-- Begin Material --

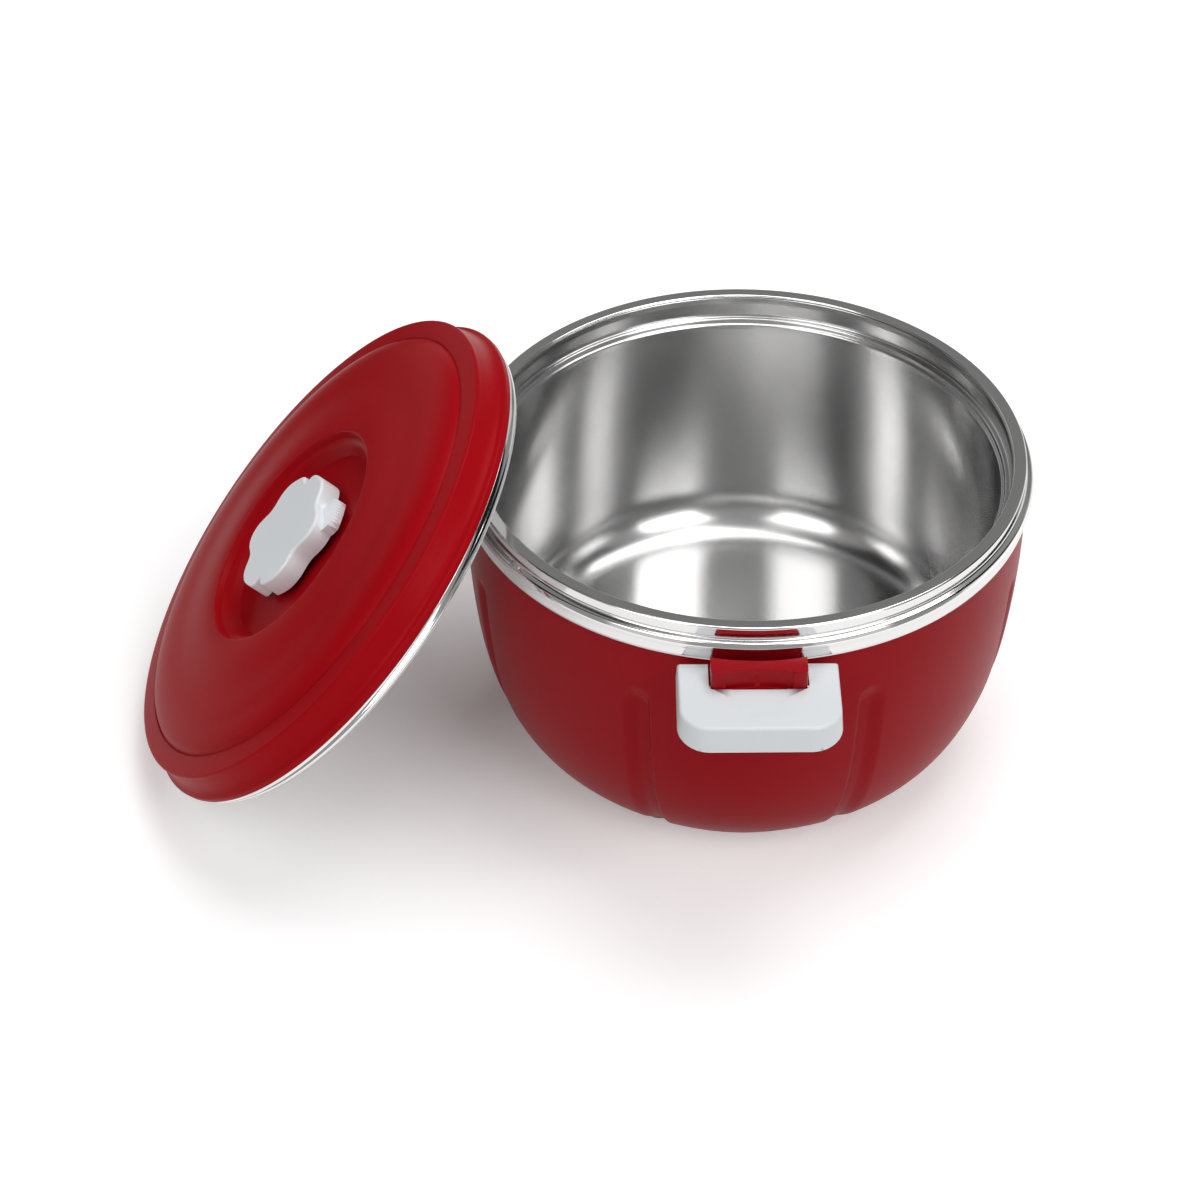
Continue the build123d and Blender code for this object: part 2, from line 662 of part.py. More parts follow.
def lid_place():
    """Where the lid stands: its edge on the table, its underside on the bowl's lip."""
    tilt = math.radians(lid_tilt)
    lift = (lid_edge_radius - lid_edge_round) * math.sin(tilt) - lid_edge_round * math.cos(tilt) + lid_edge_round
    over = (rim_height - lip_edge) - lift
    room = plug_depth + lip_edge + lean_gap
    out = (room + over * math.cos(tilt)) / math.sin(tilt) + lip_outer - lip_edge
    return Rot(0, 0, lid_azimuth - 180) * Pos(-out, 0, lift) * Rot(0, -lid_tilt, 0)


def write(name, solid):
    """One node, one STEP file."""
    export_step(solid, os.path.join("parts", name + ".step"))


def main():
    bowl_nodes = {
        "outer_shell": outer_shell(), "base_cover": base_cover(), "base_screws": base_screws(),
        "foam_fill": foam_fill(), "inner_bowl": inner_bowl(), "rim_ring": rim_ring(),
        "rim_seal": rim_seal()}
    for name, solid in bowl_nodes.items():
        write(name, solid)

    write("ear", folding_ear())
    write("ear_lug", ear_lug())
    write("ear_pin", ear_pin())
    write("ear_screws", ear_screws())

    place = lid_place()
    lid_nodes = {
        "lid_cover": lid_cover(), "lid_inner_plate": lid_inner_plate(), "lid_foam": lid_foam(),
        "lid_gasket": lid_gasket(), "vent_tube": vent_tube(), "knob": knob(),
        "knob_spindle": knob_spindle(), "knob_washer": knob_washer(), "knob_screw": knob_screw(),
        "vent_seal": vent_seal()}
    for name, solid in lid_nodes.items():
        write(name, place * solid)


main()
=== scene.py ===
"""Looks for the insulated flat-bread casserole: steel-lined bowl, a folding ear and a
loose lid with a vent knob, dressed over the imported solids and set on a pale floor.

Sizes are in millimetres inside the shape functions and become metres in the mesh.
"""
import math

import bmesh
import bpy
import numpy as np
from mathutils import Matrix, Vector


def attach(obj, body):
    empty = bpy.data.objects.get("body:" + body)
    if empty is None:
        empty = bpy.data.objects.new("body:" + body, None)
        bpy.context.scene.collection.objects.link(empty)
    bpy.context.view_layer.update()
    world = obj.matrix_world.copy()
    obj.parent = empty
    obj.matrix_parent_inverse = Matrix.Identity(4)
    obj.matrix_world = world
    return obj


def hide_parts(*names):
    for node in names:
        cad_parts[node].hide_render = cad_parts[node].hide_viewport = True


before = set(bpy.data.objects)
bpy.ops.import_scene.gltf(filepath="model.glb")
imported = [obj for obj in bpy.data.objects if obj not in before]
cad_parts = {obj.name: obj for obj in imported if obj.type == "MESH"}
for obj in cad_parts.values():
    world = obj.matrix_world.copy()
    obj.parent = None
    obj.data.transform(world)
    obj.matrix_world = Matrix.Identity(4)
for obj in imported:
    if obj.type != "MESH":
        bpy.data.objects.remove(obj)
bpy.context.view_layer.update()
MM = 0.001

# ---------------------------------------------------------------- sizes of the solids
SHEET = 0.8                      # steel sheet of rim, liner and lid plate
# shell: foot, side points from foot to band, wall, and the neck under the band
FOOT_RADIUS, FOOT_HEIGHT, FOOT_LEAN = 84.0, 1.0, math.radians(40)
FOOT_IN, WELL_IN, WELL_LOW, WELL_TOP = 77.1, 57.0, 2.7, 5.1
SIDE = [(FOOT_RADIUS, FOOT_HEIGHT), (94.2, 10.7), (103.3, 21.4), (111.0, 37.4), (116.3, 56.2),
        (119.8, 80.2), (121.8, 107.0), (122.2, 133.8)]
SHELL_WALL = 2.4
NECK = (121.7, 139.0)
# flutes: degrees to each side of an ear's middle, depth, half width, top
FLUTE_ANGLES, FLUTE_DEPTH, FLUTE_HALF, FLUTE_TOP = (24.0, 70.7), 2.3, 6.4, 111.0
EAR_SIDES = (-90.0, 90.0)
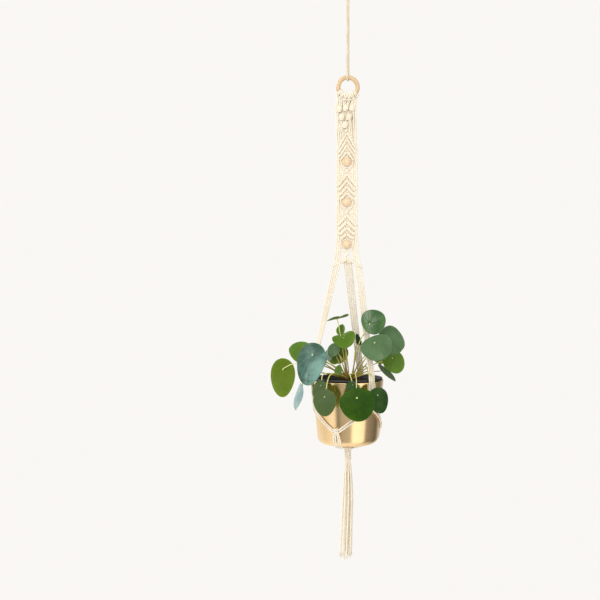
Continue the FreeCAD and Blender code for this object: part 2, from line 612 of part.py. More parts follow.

-- End Material --

Requirements:
Each line of the listing should be echoed back exactly.

Solution to the exercise:
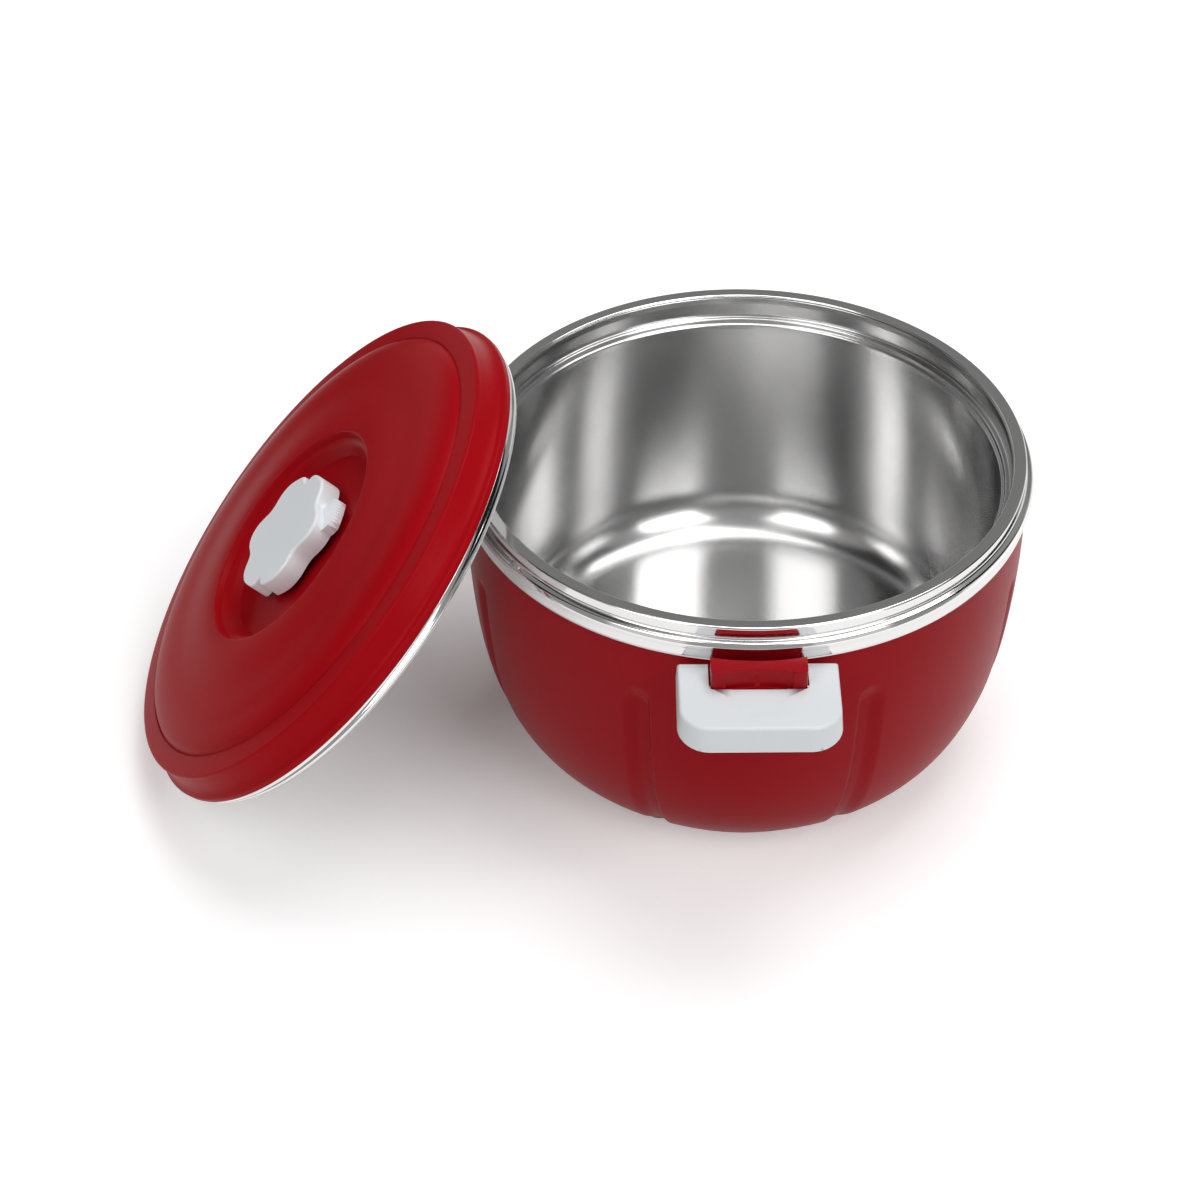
Continue the build123d and Blender code for this object: part 2, from line 662 of part.py. More parts follow.
def lid_place():
    """Where the lid stands: its edge on the table, its underside on the bowl's lip."""
    tilt = math.radians(lid_tilt)
    lift = (lid_edge_radius - lid_edge_round) * math.sin(tilt) - lid_edge_round * math.cos(tilt) + lid_edge_round
    over = (rim_height - lip_edge) - lift
    room = plug_depth + lip_edge + lean_gap
    out = (room + over * math.cos(tilt)) / math.sin(tilt) + lip_outer - lip_edge
    return Rot(0, 0, lid_azimuth - 180) * Pos(-out, 0, lift) * Rot(0, -lid_tilt, 0)


def write(name, solid):
    """One node, one STEP file."""
    export_step(solid, os.path.join("parts", name + ".step"))


def main():
    bowl_nodes = {
        "outer_shell": outer_shell(), "base_cover": base_cover(), "base_screws": base_screws(),
        "foam_fill": foam_fill(), "inner_bowl": inner_bowl(), "rim_ring": rim_ring(),
        "rim_seal": rim_seal()}
    for name, solid in bowl_nodes.items():
        write(name, solid)

    write("ear", folding_ear())
    write("ear_lug", ear_lug())
    write("ear_pin", ear_pin())
    write("ear_screws", ear_screws())

    place = lid_place()
    lid_nodes = {
        "lid_cover": lid_cover(), "lid_inner_plate": lid_inner_plate(), "lid_foam": lid_foam(),
        "lid_gasket": lid_gasket(), "vent_tube": vent_tube(), "knob": knob(),
        "knob_spindle": knob_spindle(), "knob_washer": knob_washer(), "knob_screw": knob_screw(),
        "vent_seal": vent_seal()}
    for name, solid in lid_nodes.items():
        write(name, place * solid)


main()
=== scene.py ===
"""Looks for the insulated flat-bread casserole: steel-lined bowl, a folding ear and a
loose lid with a vent knob, dressed over the imported solids and set on a pale floor.

Sizes are in millimetres inside the shape functions and become metres in the mesh.
"""
import math

import bmesh
import bpy
import numpy as np
from mathutils import Matrix, Vector


def attach(obj, body):
    empty = bpy.data.objects.get("body:" + body)
    if empty is None:
        empty = bpy.data.objects.new("body:" + body, None)
        bpy.context.scene.collection.objects.link(empty)
    bpy.context.view_layer.update()
    world = obj.matrix_world.copy()
    obj.parent = empty
    obj.matrix_parent_inverse = Matrix.Identity(4)
    obj.matrix_world = world
    return obj


def hide_parts(*names):
    for node in names:
        cad_parts[node].hide_render = cad_parts[node].hide_viewport = True


before = set(bpy.data.objects)
bpy.ops.import_scene.gltf(filepath="model.glb")
imported = [obj for obj in bpy.data.objects if obj not in before]
cad_parts = {obj.name: obj for obj in imported if obj.type == "MESH"}
for obj in cad_parts.values():
    world = obj.matrix_world.copy()
    obj.parent = None
    obj.data.transform(world)
    obj.matrix_world = Matrix.Identity(4)
for obj in imported:
    if obj.type != "MESH":
        bpy.data.objects.remove(obj)
bpy.context.view_layer.update()
MM = 0.001

# ---------------------------------------------------------------- sizes of the solids
SHEET = 0.8                      # steel sheet of rim, liner and lid plate
# shell: foot, side points from foot to band, wall, and the neck under the band
FOOT_RADIUS, FOOT_HEIGHT, FOOT_LEAN = 84.0, 1.0, math.radians(40)
FOOT_IN, WELL_IN, WELL_LOW, WELL_TOP = 77.1, 57.0, 2.7, 5.1
SIDE = [(FOOT_RADIUS, FOOT_HEIGHT), (94.2, 10.7), (103.3, 21.4), (111.0, 37.4), (116.3, 56.2),
        (119.8, 80.2), (121.8, 107.0), (122.2, 133.8)]
SHELL_WALL = 2.4
NECK = (121.7, 139.0)
# flutes: degrees to each side of an ear's middle, depth, half width, top
FLUTE_ANGLES, FLUTE_DEPTH, FLUTE_HALF, FLUTE_TOP = (24.0, 70.7), 2.3, 6.4, 111.0
EAR_SIDES = (-90.0, 90.0)
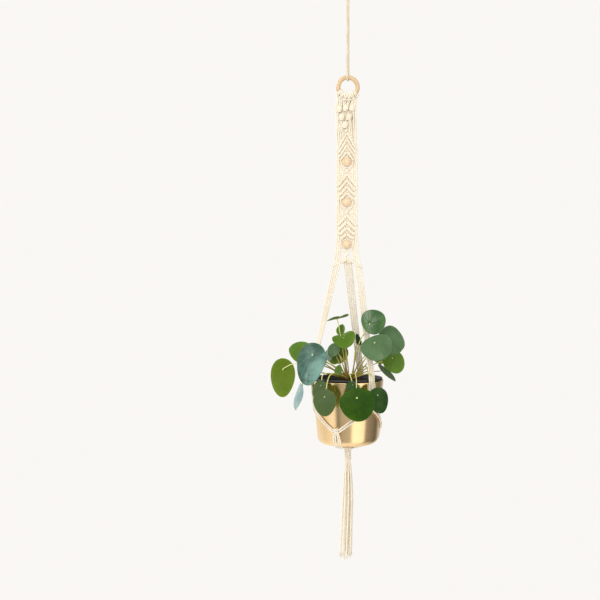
Continue the FreeCAD and Blender code for this object: part 2, from line 612 of part.py. More parts follow.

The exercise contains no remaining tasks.